TFT: Let’s turn to financial regulation, such as increased reserve requirements for banks. You say that the inside players have “always preferred to operate with as little regulatory oversight as possible.”
EW: Regulation to me is only good when it’s smart; otherwise, it can just get in the way. And it’s going to be very hard for the world to get its arms around this. There’s no way that China is going to sit there and tell the world, ‘Oh sure, we’ll open our books. No problem. Here you go. Come on in. We’re open.’ No way! And neither would we.
TFT: So financial reform doesn’t really mean anything?
EW: Usually we’re fixing the problem that just happened instead of addressing problems that are still to come. They’re saying that if banks had more stringent reserves in place, they wouldn’t have overextended themselves. But the idea that we’re going to eradicate financial bubbles is a little ludicrous, when bubbles go back to the tulips in the 1600s. There’s always going to be some exuberance in the markets about what the next big thing is going to be. And once people start making money, others pile in. That’s why we need smart regulation to prevent that from getting out of hand.
TFT: Given all your points and even the title of your book, you still have hope for our country, correct?
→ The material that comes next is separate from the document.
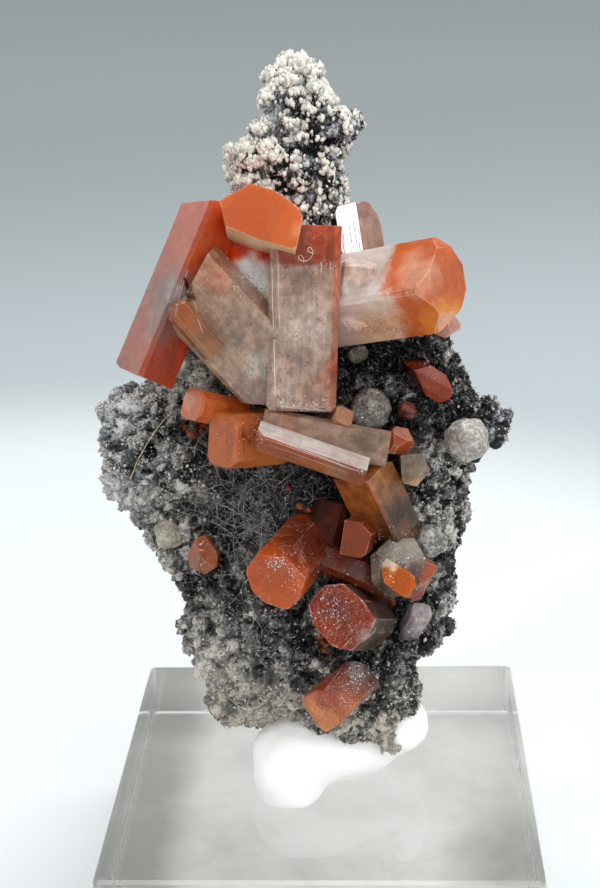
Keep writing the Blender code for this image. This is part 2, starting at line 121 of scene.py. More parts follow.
CRYSTAL_GROUPS = {
    "upper_topaz_cluster": [
        Crystal(
            "left_prism", (-7.8, -4.9, 45.1), (-13.1, -7.2, 32.8), 3.3, 3.2, 0.25, 45,
            tip_facets=[(135, 20, -0.85)], root_facets=[(135, 30, 0.8)]),
        Crystal(
            "top_facing", (-4.4, -10.4, 43.8), (-5.0, -2.6, 42.4), faces_viewer=True,
            outline=[(-2.75, 1.0), (-0.7, 2.1), (0.9, 1.6), (2.4, 0.5), (2.7, -0.3), (2.2, -2.35),
                (-0.3, -1.6), (-2.4, -0.7)]),
        Crystal("centre_prism", (-1.7, -6.2, 43.0), (-2.3, -6.7, 30.4), 4.8, 4.4, 0.5, 4, root_facets=EDGE),
        Crystal(
            "slanted_prism", (-10.1, -7.0, 39.7), (-3.0, -6.4, 31.8), 5.6, 3.6, 0.4, -12,
            tip_facets=[(192, 18, -0.8)], root_facets=[(192, 45, 0.45)]),
        Crystal(
            "side_blade", (-10.5, -9.5, 37.8), (-8.0, -8.5, 34.6), 1.5, 1.7, 0.25, 20,
            tip_facets=[(180, 45, 0.3), (0, 30, 0.7)]),
        Crystal(
            "back_prism", (-6.9, -3.4, 44.5), (-5.2, -4.2, 35.6), 5.0, 3.2, 0.4, -20,
            tip_facets=[(180, 30, 0.2), (0, 35, 0.7)]),
        Crystal(
            "glinting_prism", (1.7, -2.0, 44.4), (2.8, -2.8, 36.5), 2.4, 2.3, 0.15, 52,
            tip_facets=[(0, 50, 0.0), (90, 40, 0.6)]),
        Crystal("right_prism", (2.1, -6.3, 40.5), (1.7, -5.9, 37.2), 2.4, 2.8, 0.3, -8, tip_facets=EDGE),
        Crystal(
            "right_barrel", (7.9, -8.2, 39.0), (0.2, -3.4, 37.6), 5.2, 4.5, 0.3, -50,
            tip_facets=[(45, 42, 0.6), (135, 38, 0.75), (315, 35, 0.7), (225, 40, 0.75)]),
        Crystal("barrel_twin", (8.6, -5.2, 35.6), (5.5, -3.6, 36.8), 1.3, 1.6, 0.2, 20, tip_facets=ROOF),
    ],
    "middle_topaz_cluster": [
        Crystal("knob", (-9.7, -7.9, 31.0), (-6.8, -4.4, 29.8), 2.2, 2.1, 0.5, 10, tip_facets=EDGE),
        Crystal(
            "block", (-7.7, -8.3, 28.5), (-4.0, -4.2, 28.2), 3.8, 2.9, 0.6, 0,
            tip_facets=[(0, 45, 0.88), (90, 45, 0.88), (180, 45, 0.88), (270, 45, 0.88)]),
        Crystal(
            "long_blade", (-5.2, -9.2, 29.0), (2.2, -9.0, 26.3), 1.5, 1.6, 0.12, 53,
            tip_facets=[(180, 35, 0.3)]),
        Crystal("pink_prism", (-5.0, -7.4, 29.3), (3.6, -6.6, 27.4), 2.5, 3.0, 0.35, 15, tip_facets=EDGE),
        Crystal("amber_cube", (0.8, -8.0, 30.1), (-0.6, -5.6, 28.6), 1.4, 1.3, 0.2, 20, tip_facets=EDGE),
    ],
    "lower_topaz_cluster": [
        Crystal(
            "amber_prism", (1.9, -7.0, 26.3), (4.4, -4.6, 20.2), 3.0, 3.4, 0.2, 48,
            tip_facets=[(0, 30, 0.4)], root_facets=[(318, 45, 0.55), (138, 45, 0.8)]),
        Crystal("brown_prism", (-1.2, -6.2, 19.6), (-0.2, -4.6, 23.2), 2.4, 2.2, 0.4, 10, tip_facets=EDGE),
        Crystal(
            "small_facing", (1.4, -9.2, 21.7), (2.1, -4.6, 21.2), faces_viewer=True,
            outline=[(-0.7, 1.3), (0.45, 1.1), (1.15, 0.3), (0.75, -1.1), (0.4, -1.35), (-1.05, -1.05)]),
        Crystal(
            "big_facing", (-4.1, -10.5, 19.0), (-1.5, -3.6, 20.9), faces_viewer=True,
            tip_facets=[(30, 35, 0.7)],
            outline=[(-2.1, 0.7), (-1.0, 2.1), (0.9, 1.9), (2.2, 0.3), (1.7, -1.2), (0.7, -2.1),
                (-0.9, -1.7), (-1.8, -0.8)]),
        Crystal("red_bar", (-1.2, -6.6, 19.9), (4.2, -6.2, 17.4), 2.0, 2.2, 0.35, 25),
        Crystal(
            "clear_facing", (4.3, -8.5, 19.5), (4.8, -3.8, 18.4), faces_viewer=True,
            outline=[(-1.9, 0.8), (-0.7, 2.0), (1.0, 2.1), (1.9, 0.7), (1.3, -1.5), (-0.6, -2.2),
                (-1.8, -1.1)],
            tip_facets=[(80, 38, 0.2), (265, 35, 0.4), (350, 30, 0.4), (170, 25, 0.6)]),
        Crystal(
            "bright_facing", (4.3, -9.3, 19.0), (4.8, -5.0, 17.8), faces_viewer=True,
            tip_facets=[(140, 35, 0.3)],
            outline=[(-1.3, 1.6), (0.8, 0.4), (1.15, 0.1), (1.2, -0.6), (0.6, -1.35), (0.1, -1.2),
                (-0.95, -0.4), (-1.25, 0.9)]),
        Crystal(
            "bright_twin", (6.2, -7.8, 19.4), (5.6, -4.6, 17.2), faces_viewer=True,
            tip_facets=[(60, 35, 0.4)],
            outline=[(-0.7, 0.7), (0.2, 0.9), (1.0, 0.0), (0.3, -1.0), (-0.5, -1.2)]),
    ],
    "speckled_topaz": [
        Crystal(
            "speckled_facing", (0.3, -10.0, 16.4), (1.9, -3.4, 14.6), faces_viewer=True,
            tip_facets=[(320, 30, 0.7)],
            outline=[(-2.3, 0.7), (-1.3, 2.1), (0.1, 2.3), (1.6, 1.2), (2.5, 0.0), (2.2, -0.9),
                (0.9, -2.25), (-0.5, -2.0), (-1.9, -0.5)]),
    ],
    "bottom_topaz": [
        Crystal(
            "bottom_prism", (-1.2, -8.2, 9.1), (2.2, -2.0, 10.7), 2.9, 2.4, 0.35, 12,
            tip_facets=[(90, 45, 0.85), (270, 45, 0.85), (0, 30, 0.8)], root_facets=[(0, 45, -0.9)]),
    ],
    "left_topaz": [
        Crystal(
            "left_point", (-9.4, -7.6, 20.2), (-9.5, -2.6, 19.3), faces_viewer=True,
            tip_facets=[(200, 48, 0.1), (20, 40, 0.0), (280, 45, 0.2)],
            outline=[(-1.1, 0.0), (-0.3, 1.3), (0.2, 1.5), (1.1, 0.1), (1.0, -0.8), (0.2, -1.3),
                (-0.9, -0.8)]),
    ],
    "right_topaz": [
        Crystal(
            "right_point", (6.9, -5.8, 31.9), (6.1, -1.6, 32.2), faces_viewer=True,
            tip_facets=[(60, 40, 0.3), (240, 35, 0.5)],
            outline=[(-1.3, 1.05), (0.1, 1.2), (1.1, 0.5), (1.5, -0.5), (1.3, -1.1), (0.5, -1.4),
                (-0.4, -0.8)]),
    ],
    "orange_crumb": [
        Crystal(
            "orange_point", (4.5, -7.4, 28.2), (4.2, -3.4, 27.8), faces_viewer=True,
            tip_facets=[(60, 40, 0.3), (180, 40, 0.3), (300, 40, 0.3)],
            outline=[(-1.1, 0.0), (-0.2, 1.0), (0.7, 0.8), (1.1, -0.2), (0.5, -1.0), (-0.7, -0.9)]),
    ],
    "grey_topaz": [
        Crystal(
            "grey_stub", (5.6, -7.7, 26.2), (5.3, -3.2, 26.0), faces_viewer=True,
            tip_facets=[(330, 30, 0.5)],
            outline=[(-1.0, 1.0), (0.5, 1.1), (1.1, -0.1), (0.1, -1.2), (-0.9, -0.9)]),
    ],
    "lilac_topaz": [
        Crystal("lilac_sliver", (6.05, -4.6, 15.4), (5.0, -2.0, 13.0), 1.6, 1.5, 0.3, 20, tip_facets=EDGE),
    ],
}
CRYSTALS = [crystal for members in CRYSTAL_GROUPS.values() for crystal in members]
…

EW: The great hope for America is that two kids in a garage in Cupertino can reinvent the world as we know it. America’s the place where this happens. And until another economy develops that level of sophistication and entrepreneurship, America is going to have an advantage. We have so much here — Hollywood, Silicon Valley, the financial sector of the world, which still basically runs through us. But we don’t have an idea of how to make it all work. That’s my concern about people in America in general, that we don’t look at the world the way the world is. We look at the world the way we want it to be.
We need to get capital back into our country. People will then see their standards of living rise, they make more money, and eventually, Americans will come in and buy out a troubled Saudi firm. We need to let this happen. If we start throwing up walls in front of this, we’ll miss the point. We need to tap into it.